To do: Starting at the top of the records, output every line through the one that contains "self.count = 0", keeping each exactly as it appears.

*** Supplied records

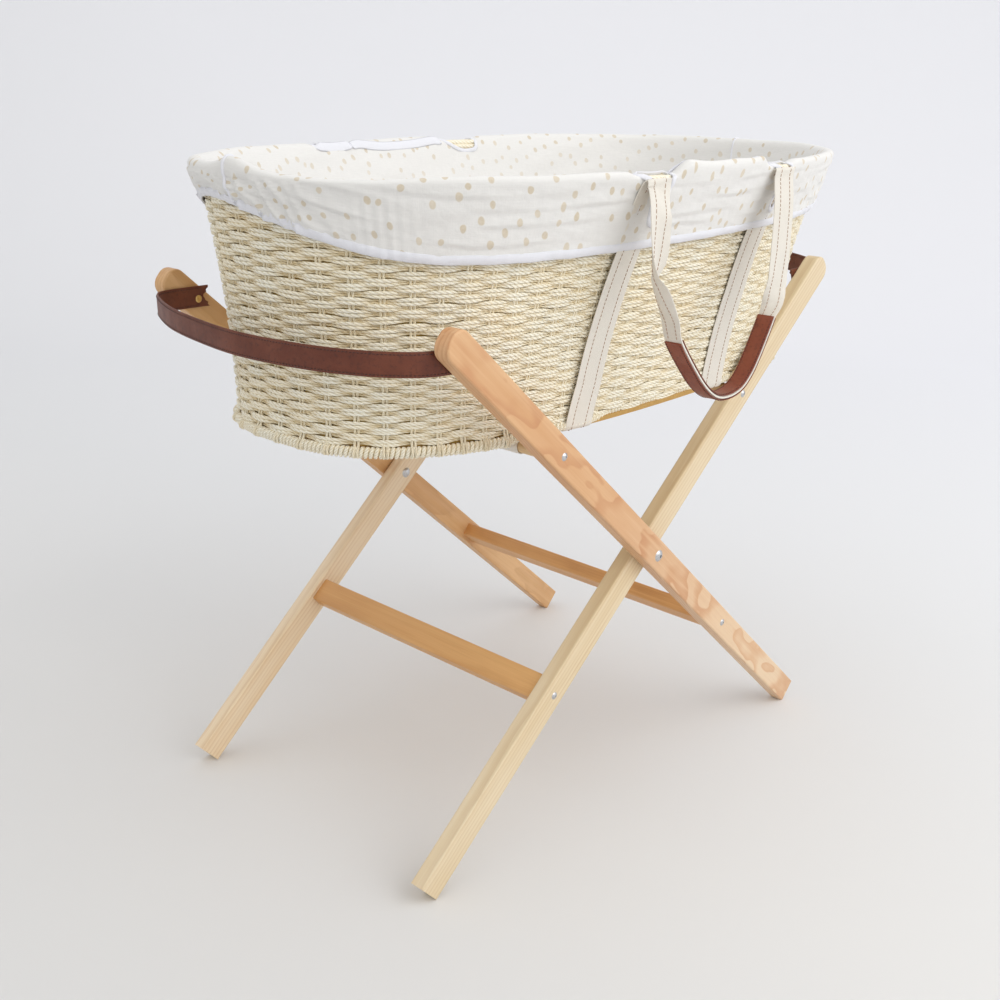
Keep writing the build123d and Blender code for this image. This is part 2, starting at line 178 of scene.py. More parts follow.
class Build:
    """Collects grids of points into one mesh, with a UV map in metres and, per point, an amount of painted shade that
    darkens the cord colour.
    """

    def __init__(self):
        self.points, self.faces, self.uvs, self.tones, self.slots = [], [], [], [], []
        self.count = 0

    def grid(self, p, wrap_u=False, wrap_v=False, uv=lambda a, b: (a * 0.001, b * 0.001), tone=0.0, slot=0, keep=None,
             flip=False):
        """p[i, j] are points; uv(i, j) gives the map of corner arrays; keep[i, j] says which faces stay."""
        n, m = p.shape[:2]
        iu = np.arange(n if wrap_u else n - 1)
        iv = np.arange(m if wrap_v else m - 1)
        i, j = np.meshgrid(iu, iv, indexing="ij")
        i, j = i.ravel(), j.ravel()
        if keep is not None:
            chosen = keep[i, j]
            i, j = i[chosen], j[chosen]
        corners = [(i, j), (i + 1, j), (i + 1, j + 1), (i, j + 1)]
        if flip:
            corners = corners[::-1]
        self.faces.append(np.stack([(a % n) * m + (b % m) + self.count for a, b in corners], -1))
        self.uvs.append(np.stack([np.stack(uv(a, b), -1) for a, b in corners], 1))
        self.points.append(p.reshape(-1, 3))
        self.tones.append(np.broadcast_to(tone, (n, m)).ravel())
        self.slots.append(np.full(len(i), slot))
        self.count += n * m

    def make(self, name, materials, body):
        """One piece of all the grids; with body None it is attached to no body."""
        points, faces, uvs, tones, slots = (np.concatenate(part) for part in (
            self.points, self.faces, self.uvs, self.tones, self.slots))
        used = np.zeros(len(points), bool)
        used[faces.ravel()] = True
        index = np.cumsum(used) - 1
        mesh = bpy.data.meshes.new(name)
        mesh.vertices.add(int(used.sum()))
        mesh.loops.add(len(faces) * 4)
        mesh.polygons.add(len(faces))
        for items, key, values, kind in (
                (mesh.vertices, "co", points[used], np.float32),
                (mesh.loops, "vertex_index", index[faces], np.int32),
                (mesh.polygons, "loop_start", np.arange(len(faces)) * 4, np.int32),
                (mesh.polygons, "material_index", slots, np.int32),
                (mesh.polygons, "use_smooth", np.full(len(faces), True), bool)):
            items.foreach_set(key, values.astype(kind).ravel())
        mesh.uv_layers.new(name="UVMap").data.foreach_set("uv", uvs.astype(np.float32).ravel())
        mesh.attributes.new("tone", "FLOAT", "POINT").data.foreach_set("value", tones[used].astype(np.float32))
        mesh.update(calc_edges=True)
        mesh.validate()
        piece = placed(name, mesh)
        for m in materials:
            mesh.materials.append(m)
        if body:
            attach(piece, body)
        return piece


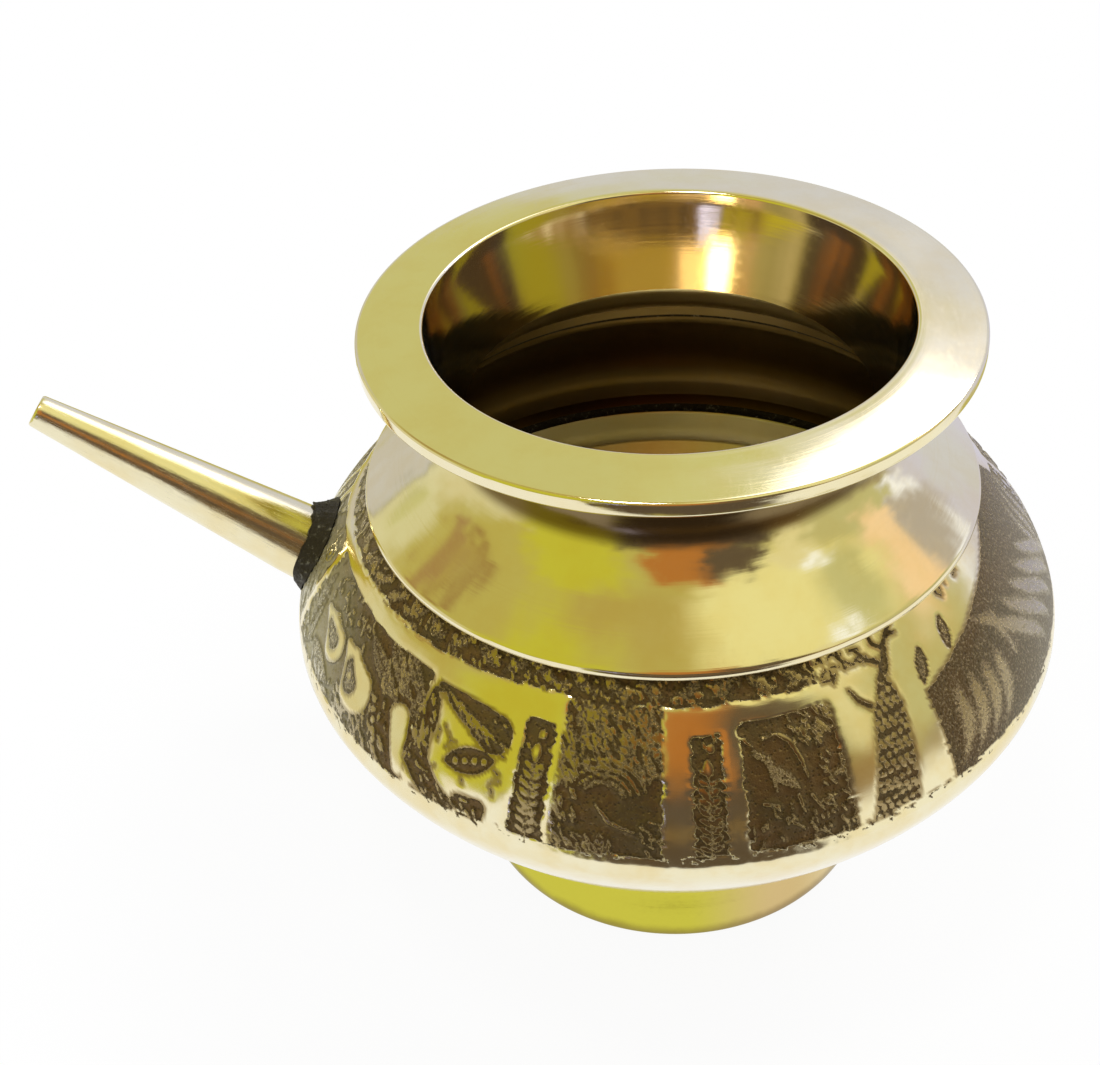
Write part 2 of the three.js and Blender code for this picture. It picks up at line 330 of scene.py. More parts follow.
class Graph:
    """Adds nodes to a node tree. Inputs are sockets or plain values."""

    def __init__(self, tree):
        self.tree = tree
        tree.nodes.clear()

    def node(self, kind, inputs=(), **settings):
        made = self.tree.nodes.new(kind)
        for key, value in settings.items():
            setattr(made, key, value)
        for key, value in dict(inputs).items():
            self.feed(made.inputs[key], value)
        return made

    def feed(self, socket, value):
        if isinstance(value, bpy.types.NodeSocket):
            self.tree.links.new(value, socket)
        else:
            socket.default_value = value

    def math(self, operation, a, b=0.0, c=0.0, clamp=False):
        made = self.node("ShaderNodeMath", {0: a, 1: b, 2: c}, operation=operation, use_clamp=clamp)
        return made.outputs[0]

    def plus(self, a, b, clamp=False):
        return self.math("ADD", a, b, clamp=clamp)

    def times(self, a, b, plus=None):
        if plus is None:
            return self.math("MULTIPLY", a, b)
        return self.math("MULTIPLY_ADD", a, b, plus)

    def mix(self, factor, a, b):
        """Mix of two colours."""
        made = self.node("ShaderNodeMix", data_type="RGBA")
        for key, value in ((0, factor), (6, a), (7, b)):
            self.feed(made.inputs[key], value)
        return made.outputs[2]

    def range(self, value, low, high, to_low=0.0, to_high=1.0, smooth=True):
        made = self.node(
            "ShaderNodeMapRange",
            {0: value, 1: low, 2: high, 3: to_low, 4: to_high},
            interpolation_type="SMOOTHSTEP" if smooth else "LINEAR",
        )
        return made.outputs[0]

    def noise(self, vector, scale, detail=2.0, roughness=0.5):
        inputs = {"Vector": vector, "Scale": scale, "Detail": detail, "Roughness": roughness}
        return self.node("ShaderNodeTexNoise", inputs).outputs["Fac"]

    def scaled(self, vector, x, y, z):
        made = self.node("ShaderNodeVectorMath", {0: vector, 1: (x, y, z)}, operation="MULTIPLY")
        return made.outputs[0]

    def split(self, vector):
        return self.node("ShaderNodeSeparateXYZ", {0: vector}).outputs

    def mapped(self, vector, rotation, scale=(1.0, 1.0, 1.0)):
        inputs = {"Vector": vector, "Rotation": rotation, "Scale": scale}
        return self.node("ShaderNodeMapping", inputs).outputs[0]

    def attribute(self, name):
        return self.node("ShaderNodeAttribute", attribute_name=name).outputs["Fac"]

    def place(self):
        """Place on the object in millimetres from the pot's axis."""
        coordinates = self.node("ShaderNodeTexCoord").outputs["Object"]
        return self.scaled(coordinates, 1 / MM, 1 / MM, 1 / MM)

    def turning(self, place):
        """Coordinates that run round with the lathe, and the height."""
        x, y, z = self.split(place)
        radius = self.math("SQRT", self.times(x, x, plus=self.times(y, y)))
        drift = self.math("DIVIDE", self.times(y, 0.6, plus=x), 60.0)
        made = self.node("ShaderNodeCombineXYZ", {0: radius, 1: z, 2: drift})
        return made.outputs[0], z

    def lathe_marks(self, lathe):
        return self.noise(self.scaled(lathe, 9.0, 9.0, 0.6), 1.0, 3.0, 0.6)

    def dents(self, place):
        """Broad shallow waves of beaten and turned metal."""
        return self.noise(place, 0.085, 1.0, 0.4)

    def bumps(self, *layers):
        """Normal from several heights with their depths in millimetres, the first one lowest."""
        normal = None
        for height, depth in layers:
            inputs = {"Height": self.times(height, depth), "Distance": MM, "Strength": 1.0}
            if normal is not None:
                inputs["Normal"] = normal
            normal = self.node("ShaderNodeBump", inputs).outputs["Normal"]
        return normal


def new_material(name):
    material = bpy.data.materials.new(name)
    material.use_nodes = True
    return material, Graph(material.node_tree)


def finish_metal(graph, color, roughness, normal, metallic=1.0, anisotropic=0.0):
    """Principled shader with the given sockets, wired to the output."""
    shader = graph.node(
        "ShaderNodeBsdfPrincipled",
        {"Base Color": color, "Roughness": roughness, "Metallic": metallic, "Anisotropic": anisotropic,
         "Normal": normal},
    )
    if anisotropic:
        tangent = graph.node("ShaderNodeTangent", direction_type="RADIAL", axis="Z")
        graph.feed(shader.inputs["Tangent"], tangent.outputs[0])
    graph.node("ShaderNodeOutputMaterial", {"Surface": shader.outputs[0]})


CLEAN_BRASS = (0.87, 0.80, 0.56, 1)
WARM_BRASS = (0.84, 0.72, 0.42, 1)
YELLOW_REFLECTION = (0.60, 0.55, 0.06, 1)
THROAT_GOLD_REFLECTION = (0.74, 0.54, 0.24, 1)
THROAT_GREY_REFLECTION = (0.62, 0.64, 0.68, 1)
WORN_EDGE_AND_SHADE = (0.60, 0.45, 0.20, 1)
FOOT_TAN_REFLECTION = (0.66, 0.49, 0.22, 1)
TARNISH_AND_SHADE = (0.16, 0.10, 0.035, 1)
RAISED_BROWN = (0.31, 0.22, 0.095, 1)
LIT_SIDE_GREY = (0.66, 0.63, 0.50, 1)
SIDE_SHADE = (0.42, 0.38, 0.27, 1)
GROUND_BROWN = (0.17, 0.105, 0.045, 1)
GROUND_OLIVE = (0.145, 0.105, 0.05, 1)
CUT_DARK = (0.045, 0.034, 0.016, 1)
SOLDER_DARK = (0.045, 0.038, 0.026, 1)
SOLDER_GREY = (0.30, 0.29, 0.24, 1)


def turned_brass(name, marks, waviness, roughness, foot_reflection=False, tarnish_shade_and_reflection=False):
    """Polished brass with lathe marks, satin where the mesh says inside."""
    material, graph = new_material(name)
    place = graph.place()
    lathe, height = graph.turning(place)
    fine = graph.lathe_marks(lathe)
    broad = graph.noise(graph.scaled(lathe, 1.6, 1.6, 0.8), 1.0, 2.0, 0.5)
    worn = graph.noise(place, 0.045, 2.0, 0.5)
    cloud = graph.noise(place, 0.12, 4.0, 0.6)
    scuffs = graph.noise(graph.scaled(place, 1.2, 0.25, 0.9), 1.4, 5.0, 0.7)
    line = graph.range(fine, 0.60, 0.72)
    across = graph.split(place)[0]
    inner = graph.attribute("inside")
    color = graph.mix(graph.range(cloud, 0.35, 0.75, 0.0, 0.6), CLEAN_BRASS, WARM_BRASS)
    color = graph.mix(graph.times(line, 0.5 * marks), color, WARM_BRASS)
    rough = graph.plus(roughness, graph.range(scuffs, 0.45, 0.8, 0.0, 0.08))
    rough = graph.plus(rough, graph.times(line, 0.08 * marks))
    rough = graph.times(inner, 0.20, plus=rough)
    # The foot gets a painted reflection, yellow on the left and tan on the right, and a darker bottom band
    if foot_reflection:
        color = foot_reflection_and_low_band(graph, color, across, height, cloud)
    # Tarnish and painted shade inside, painted shade and painted reflection under the rim, painted
    # reflection in the throat
    if tarnish_shade_and_reflection:
        painted_beneath_rim = graph.attribute("painted_beneath_rim")
        color = darkened(graph, color, across, height, cloud, inner, painted_beneath_rim)
        rough = graph.times(painted_beneath_rim, 0.10, plus=rough)
    scratched = graph.times(fine, graph.range(worn, 0.35, 0.65, 0.3, 1.0))
    normal = graph.bumps((graph.dents(place), waviness), (broad, 0.006 * marks), (scratched, 0.004 * marks))
    finish_metal(graph, color, rough, normal, anisotropic=0.3)
    return material


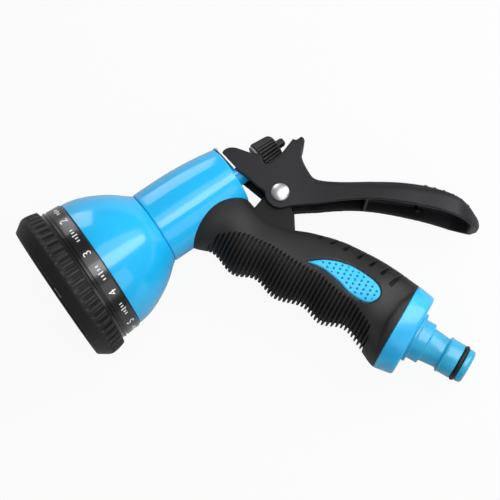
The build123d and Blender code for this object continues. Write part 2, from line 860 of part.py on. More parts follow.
with BuildPart() as valve_plunger:
    with BuildSketch(across(spray, seal_back)):
        Circle(plunger_r)
        Circle(stem_r, mode=Mode.SUBTRACT)
    extrude(amount=plunger_depth)
    chamfer(valve_plunger.edges().filter_by(GeomType.CIRCLE).group_by(spray_axis)[-1][-1], 0.8)
valve_plunger.part.label = "valve_plunger"
export_step(valve_plunger.part, "parts/valve_plunger.step")

with BuildPart() as valve_stem:
    with BuildSketch(spray):
        outline(
            (plunger_front - stem_head, 0),
            (plunger_front - stem_head, stem_head_r),
            (plunger_front, stem_head_r),
            (plunger_front, stem_r),
            (stem_end - 1, stem_r),
            (stem_end, stem_r - 0.7),
            (stem_end, 0),
        )
    revolve(axis=spray_axis)
valve_stem.part.label = "valve_stem"
export_step(valve_stem.part, "parts/valve_stem.step")

with BuildPart() as valve_spring:
    coil_spring(
        across(spray, plunger_back + running_gap),
        gland_front - plunger_back - 2 * running_gap,
        valve_spring_r,
        valve_spring_wire,
        valve_spring_turns,
    )
valve_spring.part.label = "valve_spring"
export_step(valve_spring.part, "parts/valve_spring.step")

gland_bore_r = stem_r + running_gap
gland_groove = gland_front + 2.5
gland_groove_width = gland_ring_wire + 2 * running_gap
gland_groove_r = gland_bore_r + gland_ring_wire + running_gap
with BuildPart() as gland_nut:
    with BuildSketch(spray):
        outline(
            (gland_front, gland_bore_r),
            (gland_front, gland_thread_r),
            (barrel_end, gland_thread_r),
            (barrel_end, gland_r),
            (gland_end - 0.8, gland_r),
            (gland_end, gland_r - 0.8),
            (gland_end, gland_bore_r),
            (gland_groove + gland_groove_width, gland_bore_r),
            (gland_groove + gland_groove_width, gland_groove_r),
            (gland_groove, gland_groove_r),
            (gland_groove, gland_bore_r),
        )
    revolve(axis=spray_axis)
gland_nut.part.label = "gland_nut"
export_step(gland_nut.part, "parts/gland_nut.step")

with BuildPart() as stem_ring:
    with BuildSketch(spray):
        with Locations((gland_groove + gland_groove_width / 2, gland_bore_r + gland_ring_wire / 2)):
            Circle(gland_ring_wire / 2)
    revolve(axis=spray_axis)
stem_ring.part.label = "stem_o_ring"
export_step(stem_ring.part, "parts/stem_o_ring.step")

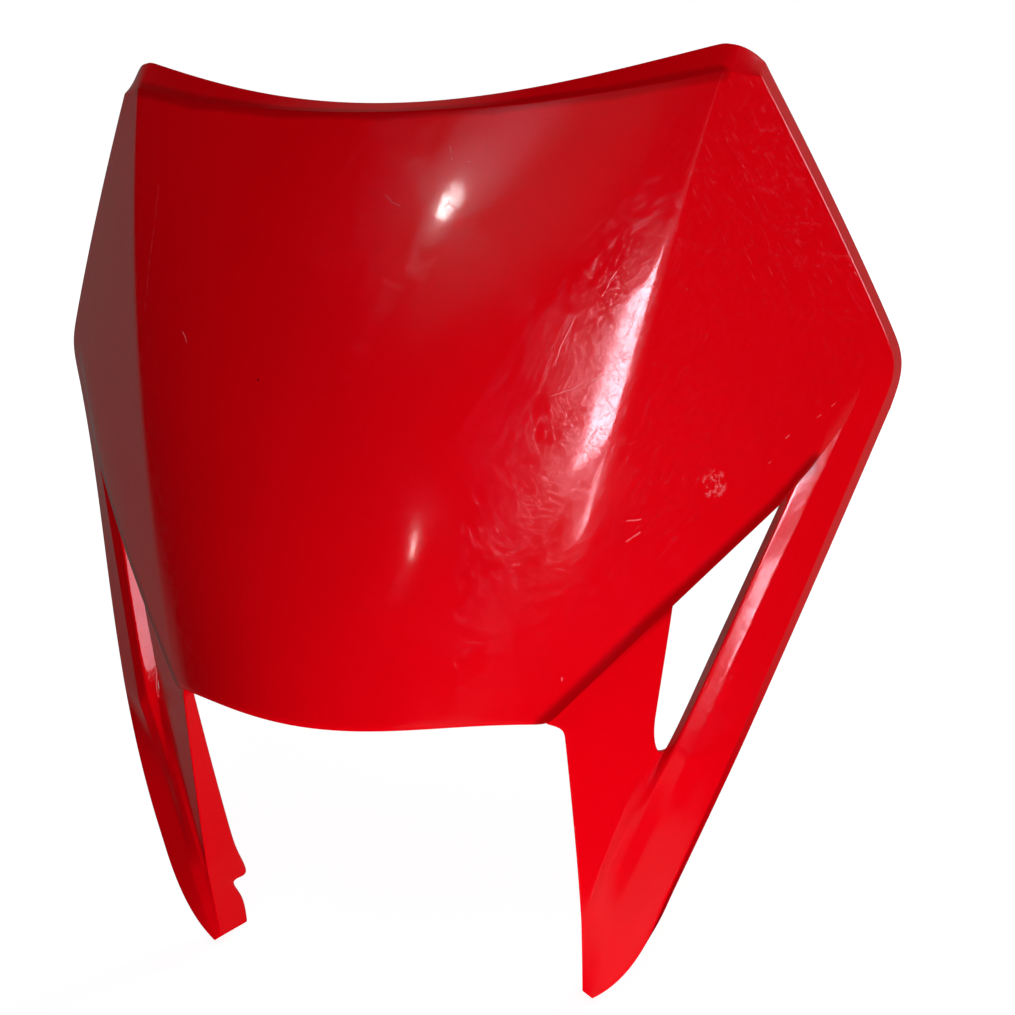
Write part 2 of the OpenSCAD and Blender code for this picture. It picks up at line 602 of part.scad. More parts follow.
// Everything behind the middle of the facet's wall
module behind_facet() {
    reach = 2 * boss_seat;
    m = boss_foot - facet_front * (wall / 2 + reach / 2);
    multmatrix([
        [facet_across.x, facet_up.x, facet_front.x, m.x],
        [facet_across.y, facet_up.y, facet_front.y, m.y],
        [facet_across.z, facet_up.z, facet_front.z, m.z],
        [0, 0, 0, 1]])
        cube(reach, center = true);
}

module boss_at(d, length) {
    translate([boss_x, seat_y, boss_h]) rotate([90, 0, 0]) cylinder(d = d, h = length, $fn = 48);
}

module boss() {
    intersection() {
        boss_at(boss_d, seat_y - boss_foot.y + boss_d);
        behind_facet();
    }
}

module cowl() {
    color(plastic) difference() {
        union() {
            shell();
            boss();
            mirror([1, 0, 0]) boss();
        }
        translate([0, 0.01, 0]) boss_at(screw_d, screw_depth + 0.01);
        mirror([1, 0, 0]) translate([0, 0.01, 0]) boss_at(screw_d, screw_depth + 0.01);
    }
}

cowl();
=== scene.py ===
"""Headlight cowl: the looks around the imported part.

The moulding is built again here as one smooth skin, finer than the solid, in the same frame.
Sizes are in millimetres up to the point where a mesh is made. X runs across, Y back, Z up.
One net of points holds the right half's outer skin: row 0 is the top rim, rows go down, columns go out.
"""
import functools
import math

import bmesh
import bpy
import numpy as np
from mathutils import Matrix, Vector


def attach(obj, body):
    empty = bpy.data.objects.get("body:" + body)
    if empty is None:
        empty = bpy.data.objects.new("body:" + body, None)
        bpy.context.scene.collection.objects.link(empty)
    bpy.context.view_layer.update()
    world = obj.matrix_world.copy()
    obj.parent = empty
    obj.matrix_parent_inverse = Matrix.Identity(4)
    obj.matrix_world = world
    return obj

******

Result:
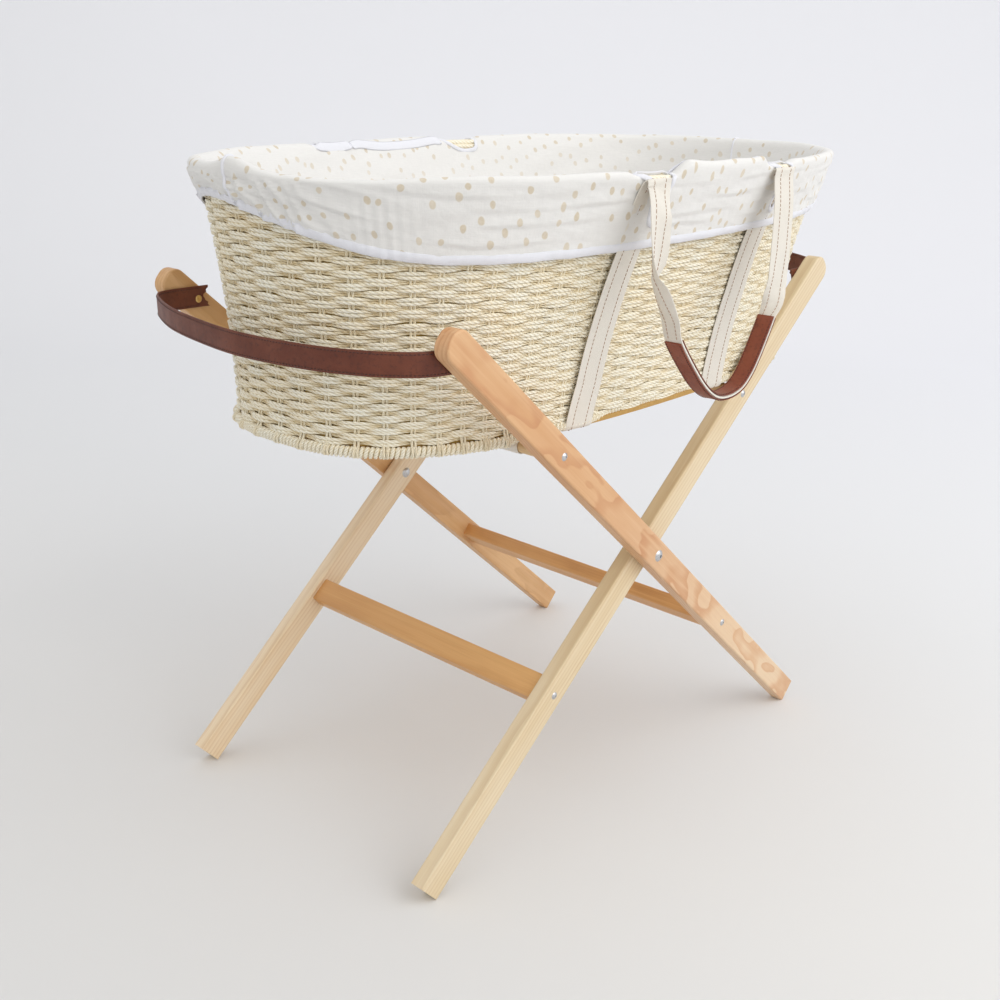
Keep writing the build123d and Blender code for this image. This is part 2, starting at line 178 of scene.py. More parts follow.
class Build:
    """Collects grids of points into one mesh, with a UV map in metres and, per point, an amount of painted shade that
    darkens the cord colour.
    """

    def __init__(self):
        self.points, self.faces, self.uvs, self.tones, self.slots = [], [], [], [], []
        self.count = 0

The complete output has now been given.